Write the material out again exactly as it stands.

** Begin **

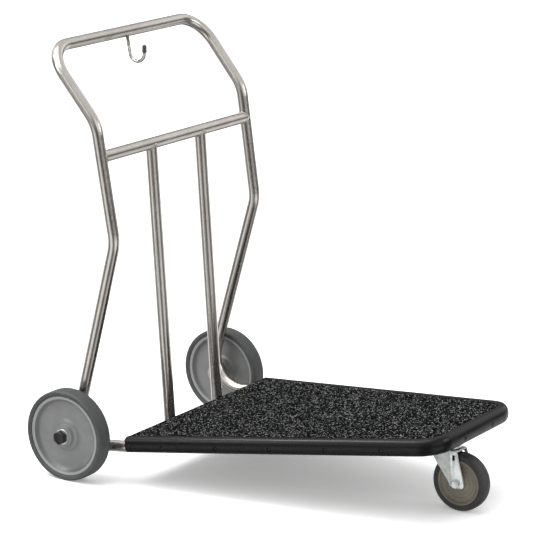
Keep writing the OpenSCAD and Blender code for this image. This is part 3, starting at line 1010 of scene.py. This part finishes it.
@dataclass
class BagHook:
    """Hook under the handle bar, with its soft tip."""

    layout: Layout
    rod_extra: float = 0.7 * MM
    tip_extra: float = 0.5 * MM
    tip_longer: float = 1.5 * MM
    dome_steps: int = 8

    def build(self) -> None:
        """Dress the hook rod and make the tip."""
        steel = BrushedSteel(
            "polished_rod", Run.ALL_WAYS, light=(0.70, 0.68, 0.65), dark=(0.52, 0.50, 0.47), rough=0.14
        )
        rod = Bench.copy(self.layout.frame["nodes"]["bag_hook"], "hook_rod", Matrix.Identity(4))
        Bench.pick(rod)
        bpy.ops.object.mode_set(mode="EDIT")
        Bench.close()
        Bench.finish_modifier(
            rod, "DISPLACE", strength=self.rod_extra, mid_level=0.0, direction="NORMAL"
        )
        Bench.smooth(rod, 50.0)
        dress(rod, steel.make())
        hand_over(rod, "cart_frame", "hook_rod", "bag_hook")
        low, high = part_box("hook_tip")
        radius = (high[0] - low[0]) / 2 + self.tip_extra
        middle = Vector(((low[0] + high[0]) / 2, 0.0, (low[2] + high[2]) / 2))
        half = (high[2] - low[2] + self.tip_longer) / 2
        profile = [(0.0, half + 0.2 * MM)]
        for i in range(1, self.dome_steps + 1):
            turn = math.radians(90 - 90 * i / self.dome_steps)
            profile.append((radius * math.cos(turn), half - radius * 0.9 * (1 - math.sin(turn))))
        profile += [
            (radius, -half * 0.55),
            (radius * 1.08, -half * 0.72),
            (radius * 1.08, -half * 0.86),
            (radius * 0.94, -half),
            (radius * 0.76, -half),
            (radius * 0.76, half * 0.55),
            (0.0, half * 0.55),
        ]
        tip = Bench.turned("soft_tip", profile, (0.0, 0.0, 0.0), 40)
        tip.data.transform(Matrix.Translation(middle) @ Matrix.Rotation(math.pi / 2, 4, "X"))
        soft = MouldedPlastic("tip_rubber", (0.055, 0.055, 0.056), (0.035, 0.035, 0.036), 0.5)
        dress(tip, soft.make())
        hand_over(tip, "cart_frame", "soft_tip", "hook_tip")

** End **

*FULL OUTPUT:*
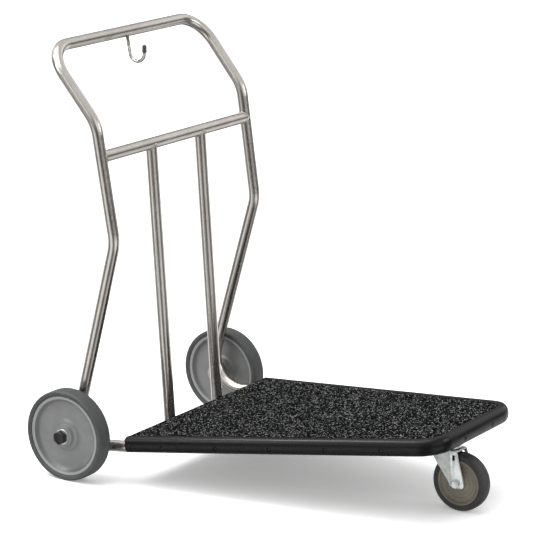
Keep writing the OpenSCAD and Blender code for this image. This is part 3, starting at line 1010 of scene.py. This part finishes it.
@dataclass
class BagHook:
    """Hook under the handle bar, with its soft tip."""

    layout: Layout
    rod_extra: float = 0.7 * MM
    tip_extra: float = 0.5 * MM
    tip_longer: float = 1.5 * MM
    dome_steps: int = 8

    def build(self) -> None:
        """Dress the hook rod and make the tip."""
        steel = BrushedSteel(
            "polished_rod", Run.ALL_WAYS, light=(0.70, 0.68, 0.65), dark=(0.52, 0.50, 0.47), rough=0.14
        )
        rod = Bench.copy(self.layout.frame["nodes"]["bag_hook"], "hook_rod", Matrix.Identity(4))
        Bench.pick(rod)
        bpy.ops.object.mode_set(mode="EDIT")
        Bench.close()
        Bench.finish_modifier(
            rod, "DISPLACE", strength=self.rod_extra, mid_level=0.0, direction="NORMAL"
        )
        Bench.smooth(rod, 50.0)
        dress(rod, steel.make())
        hand_over(rod, "cart_frame", "hook_rod", "bag_hook")
        low, high = part_box("hook_tip")
        radius = (high[0] - low[0]) / 2 + self.tip_extra
        middle = Vector(((low[0] + high[0]) / 2, 0.0, (low[2] + high[2]) / 2))
        half = (high[2] - low[2] + self.tip_longer) / 2
        profile = [(0.0, half + 0.2 * MM)]
        for i in range(1, self.dome_steps + 1):
            turn = math.radians(90 - 90 * i / self.dome_steps)
            profile.append((radius * math.cos(turn), half - radius * 0.9 * (1 - math.sin(turn))))
        profile += [
            (radius, -half * 0.55),
            (radius * 1.08, -half * 0.72),
            (radius * 1.08, -half * 0.86),
            (radius * 0.94, -half),
            (radius * 0.76, -half),
            (radius * 0.76, half * 0.55),
            (0.0, half * 0.55),
        ]
        tip = Bench.turned("soft_tip", profile, (0.0, 0.0, 0.0), 40)
        tip.data.transform(Matrix.Translation(middle) @ Matrix.Rotation(math.pi / 2, 4, "X"))
        soft = MouldedPlastic("tip_rubber", (0.055, 0.055, 0.056), (0.035, 0.035, 0.036), 0.5)
        dress(tip, soft.make())
        hand_over(tip, "cart_frame", "soft_tip", "hook_tip")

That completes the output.